On the contrary, there remains no incentive whatsoever to create payment system innovations, just as there is no incentive to create physical mail innovations: it’s illegal. When you give a monopoly on payment processing to the Fed, you close off the possibility of innovation almost entirely. Remember when AT&T controlled the phone system? Same thing. We only got phone innovation when the MCI case broke the monopoly. So Roan’s question still stands: are we willing to give up ANY AND ALL potential future improvements in exchange for this safety and efficiency?
We are doing this with one change. You keep both loans and deposits at the Fed.
The Fed gets a machine called the automatic and optimum liquidity allocator that keeps loans to deposits within specified variance by interest rate swaps between the aggregate loans and aggregate deposits.
Each of the 6 billion humans in the world get to select their trading bot which runs continuously at the Fed trading pit. Our bot will take a loan when we see a goodie we cannot quite afford, and will make a deposit when we decide not to buy the usual goodie. Each person gets a cash card, tamper proof and allows anonymous secure trading. The cash card supports multiple currencies and guarantees no counterfeits its or double spending.
There are no humans involved, the Fed board would be swamped trying to set interest rates by committee, all rate swaps happen in an instant, they are asyunchronous, adjustable and automatic.. All HFT trading is immediate;y defeated, all exchanges adopt automatic, fair traded pits.
That is the plan, anyway,as near as I read the Fintech industry.

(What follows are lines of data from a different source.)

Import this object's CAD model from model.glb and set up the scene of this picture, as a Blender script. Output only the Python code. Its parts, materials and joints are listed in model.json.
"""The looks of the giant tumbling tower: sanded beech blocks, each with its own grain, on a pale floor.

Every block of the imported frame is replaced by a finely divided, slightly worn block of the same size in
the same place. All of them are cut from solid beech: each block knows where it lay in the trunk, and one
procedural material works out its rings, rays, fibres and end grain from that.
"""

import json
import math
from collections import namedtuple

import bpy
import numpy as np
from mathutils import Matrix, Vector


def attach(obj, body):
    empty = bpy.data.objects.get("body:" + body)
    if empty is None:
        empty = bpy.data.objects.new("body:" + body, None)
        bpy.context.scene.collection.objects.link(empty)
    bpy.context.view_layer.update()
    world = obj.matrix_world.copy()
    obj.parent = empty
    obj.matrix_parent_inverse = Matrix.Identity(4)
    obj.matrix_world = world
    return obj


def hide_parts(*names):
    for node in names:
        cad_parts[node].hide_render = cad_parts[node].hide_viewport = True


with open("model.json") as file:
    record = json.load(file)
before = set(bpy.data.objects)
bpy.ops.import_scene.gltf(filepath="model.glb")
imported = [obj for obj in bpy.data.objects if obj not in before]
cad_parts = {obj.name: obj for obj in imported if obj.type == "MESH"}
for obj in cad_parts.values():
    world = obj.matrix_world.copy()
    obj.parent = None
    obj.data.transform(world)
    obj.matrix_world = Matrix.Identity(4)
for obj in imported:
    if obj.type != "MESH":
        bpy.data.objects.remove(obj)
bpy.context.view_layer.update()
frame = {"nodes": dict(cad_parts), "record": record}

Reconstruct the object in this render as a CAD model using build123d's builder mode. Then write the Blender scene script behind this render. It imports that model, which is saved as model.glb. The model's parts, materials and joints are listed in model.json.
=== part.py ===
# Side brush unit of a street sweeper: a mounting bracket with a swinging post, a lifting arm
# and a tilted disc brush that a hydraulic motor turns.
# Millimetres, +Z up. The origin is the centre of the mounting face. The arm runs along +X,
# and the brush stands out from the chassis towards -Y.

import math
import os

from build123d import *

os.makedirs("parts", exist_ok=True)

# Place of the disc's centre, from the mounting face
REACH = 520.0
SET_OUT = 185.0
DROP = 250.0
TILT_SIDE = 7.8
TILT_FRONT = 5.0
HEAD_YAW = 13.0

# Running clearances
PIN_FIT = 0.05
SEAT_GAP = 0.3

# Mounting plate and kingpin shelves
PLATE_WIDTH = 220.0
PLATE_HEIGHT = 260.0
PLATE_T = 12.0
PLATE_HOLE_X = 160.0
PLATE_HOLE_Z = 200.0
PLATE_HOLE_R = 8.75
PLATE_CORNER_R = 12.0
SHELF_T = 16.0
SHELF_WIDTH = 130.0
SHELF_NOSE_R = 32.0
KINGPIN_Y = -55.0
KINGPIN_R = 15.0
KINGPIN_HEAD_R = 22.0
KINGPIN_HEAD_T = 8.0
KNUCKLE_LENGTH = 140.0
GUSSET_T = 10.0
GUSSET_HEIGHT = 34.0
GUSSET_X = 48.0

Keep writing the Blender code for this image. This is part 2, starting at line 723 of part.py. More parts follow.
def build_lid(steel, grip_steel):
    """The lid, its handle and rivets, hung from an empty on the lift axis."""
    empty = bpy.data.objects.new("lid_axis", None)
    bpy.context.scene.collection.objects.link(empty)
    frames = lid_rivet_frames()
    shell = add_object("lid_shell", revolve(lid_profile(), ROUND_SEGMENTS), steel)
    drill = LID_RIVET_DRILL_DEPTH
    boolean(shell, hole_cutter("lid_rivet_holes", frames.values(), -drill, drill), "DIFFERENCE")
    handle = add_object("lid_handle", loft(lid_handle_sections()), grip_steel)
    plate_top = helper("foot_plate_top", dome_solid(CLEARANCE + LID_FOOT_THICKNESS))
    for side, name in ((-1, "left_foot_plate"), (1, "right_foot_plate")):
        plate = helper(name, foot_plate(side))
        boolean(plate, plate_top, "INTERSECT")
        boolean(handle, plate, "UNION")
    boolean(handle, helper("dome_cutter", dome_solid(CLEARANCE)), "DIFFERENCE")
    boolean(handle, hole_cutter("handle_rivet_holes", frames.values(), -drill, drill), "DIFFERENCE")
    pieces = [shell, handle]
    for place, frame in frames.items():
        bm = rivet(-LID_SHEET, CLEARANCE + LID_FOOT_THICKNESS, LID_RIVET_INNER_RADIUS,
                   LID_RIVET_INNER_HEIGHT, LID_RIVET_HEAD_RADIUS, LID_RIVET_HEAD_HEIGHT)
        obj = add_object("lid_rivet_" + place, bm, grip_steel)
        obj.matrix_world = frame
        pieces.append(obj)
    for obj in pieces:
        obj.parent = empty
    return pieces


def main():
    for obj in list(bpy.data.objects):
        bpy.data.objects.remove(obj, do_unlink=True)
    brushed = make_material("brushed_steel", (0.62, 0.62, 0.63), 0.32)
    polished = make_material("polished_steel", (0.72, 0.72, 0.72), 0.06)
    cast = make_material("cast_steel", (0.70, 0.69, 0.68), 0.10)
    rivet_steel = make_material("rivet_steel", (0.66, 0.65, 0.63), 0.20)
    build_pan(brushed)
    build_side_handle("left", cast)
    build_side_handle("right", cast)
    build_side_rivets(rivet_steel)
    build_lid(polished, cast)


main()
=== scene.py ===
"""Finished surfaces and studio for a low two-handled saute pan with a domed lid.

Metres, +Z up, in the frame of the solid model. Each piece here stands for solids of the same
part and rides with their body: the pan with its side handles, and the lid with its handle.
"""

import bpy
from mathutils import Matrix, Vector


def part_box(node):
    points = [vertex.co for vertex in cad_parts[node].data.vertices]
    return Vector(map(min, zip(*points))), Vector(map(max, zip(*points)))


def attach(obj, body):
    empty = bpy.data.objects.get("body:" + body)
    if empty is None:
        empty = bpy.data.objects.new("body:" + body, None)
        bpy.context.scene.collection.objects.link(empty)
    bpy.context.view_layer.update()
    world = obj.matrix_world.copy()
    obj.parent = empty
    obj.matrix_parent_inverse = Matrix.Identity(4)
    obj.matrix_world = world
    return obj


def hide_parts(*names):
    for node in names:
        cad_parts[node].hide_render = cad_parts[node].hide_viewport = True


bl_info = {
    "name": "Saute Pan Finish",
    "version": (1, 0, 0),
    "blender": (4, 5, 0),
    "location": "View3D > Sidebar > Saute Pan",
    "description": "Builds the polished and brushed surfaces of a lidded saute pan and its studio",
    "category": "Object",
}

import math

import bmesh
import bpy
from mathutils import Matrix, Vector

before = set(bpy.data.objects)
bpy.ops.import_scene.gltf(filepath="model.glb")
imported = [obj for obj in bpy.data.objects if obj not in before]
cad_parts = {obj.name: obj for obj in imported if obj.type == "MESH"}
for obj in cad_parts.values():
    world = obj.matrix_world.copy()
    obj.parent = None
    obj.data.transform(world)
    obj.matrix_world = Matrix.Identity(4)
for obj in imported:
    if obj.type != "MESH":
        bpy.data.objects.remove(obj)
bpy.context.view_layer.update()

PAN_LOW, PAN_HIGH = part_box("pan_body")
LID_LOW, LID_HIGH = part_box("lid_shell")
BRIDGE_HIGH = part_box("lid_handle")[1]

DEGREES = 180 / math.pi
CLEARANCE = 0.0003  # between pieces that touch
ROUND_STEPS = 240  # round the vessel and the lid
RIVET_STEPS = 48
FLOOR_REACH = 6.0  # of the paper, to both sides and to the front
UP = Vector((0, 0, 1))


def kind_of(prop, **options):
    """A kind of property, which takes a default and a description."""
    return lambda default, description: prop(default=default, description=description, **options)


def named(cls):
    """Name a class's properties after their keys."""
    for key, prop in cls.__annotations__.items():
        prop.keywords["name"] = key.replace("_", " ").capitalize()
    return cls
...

I’m a little surprised no one has referenced what is going on in India. Are there any thoughts on that?
Irving Fisher and Milton Friedman and Henry Simons advocated 100% money. All checking accounts would have 100% reserve requirements. The idea never went anywhere because of banker opposition; it would be a heavy tax.
But things are different now.
First, as of May, demand deposits and other checkable accounts summed were $2.0 trillion (in M1).
Second, bank reserves were $2.2 trillion in May. We effectively have 100% reserves now.
Third, the Fed pays interest on reserves.
If the Fed continues to pay competitive interest on reserves, banks would earn on the reserves roughly the T-bill rate. And they would have perfectly safe, perfectly liquid assets backing their checking accounts. Low overhead costs. Competition would force banks to pay interest on their accounts.
So moving instantly to 100% reserves would be painless and easy right now. The Fed would not need to reduce its balance sheet, although it ought to swap its portfolio back into short-term Treasurys.
Finally, once all checking accounts have 100% reserves, it would be cheap and easy to give all those accounts FDIC insurance.
We would have a safe, liquid, and run-free banking system at the retail level. Banks would not be taxed nor consumers burdened.
There is still a problem of runs at the wholesale level, such as repo or commercial paper.